Evaluation server is not running.
You didn’t randomize your AnyLogic simulation model.
You get a ClassCastException when running the example models.

If you face an issue that doesn’t appear in this list and are unable to solve it, feel free to raise it here as others might benefit from it.

`Cannot flatten array` error

You will receive the following error when the observation space defined does not match the observation returned by getObservation() in your AnyLogic model:

Cannot flatten array because sizes don't match (space: 198, x: 197)
java.lang.Error: Cannot flatten array because sizes don't match (space: 198, x: 197)
        at com.alpype.RLSpace.flatten(RLSpace.java:158)
        at com.alpype.ALPypeRLConnector.requestAction(ALPypeRLConnector.java:597)
        at carracing.Car.executeActionOf(Car.java:847)
        at com.anylogic.engine.EventTimeout.execute(Unknown Source)
        at com.anylogic.engine.Engine.b(Unknown Source)
        at com.anylogic.engine.Engine.bm(Unknown Source)
        at com.anylogic.engine.Engine.e(Unknown Source)
        at com.anylogic.engine.Engine$i.run(Unknown Source)

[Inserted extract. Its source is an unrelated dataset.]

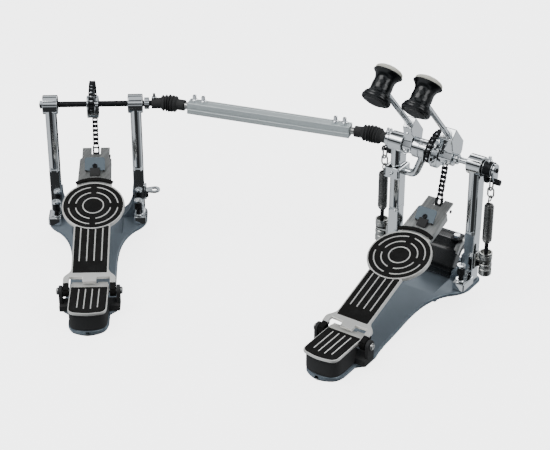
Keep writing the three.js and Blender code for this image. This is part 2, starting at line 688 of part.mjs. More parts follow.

This is a very common error that can happen even when your code is in fact correct. During initialization, ALPypeRL calls reset(), which at the same time calls getObservation(), so it can get a sample of the observation space to be used to define the neural network size in the python side. During this process, some of your objects might have not yet been created (in case you are using dynamic calls), which results in a different observation space size.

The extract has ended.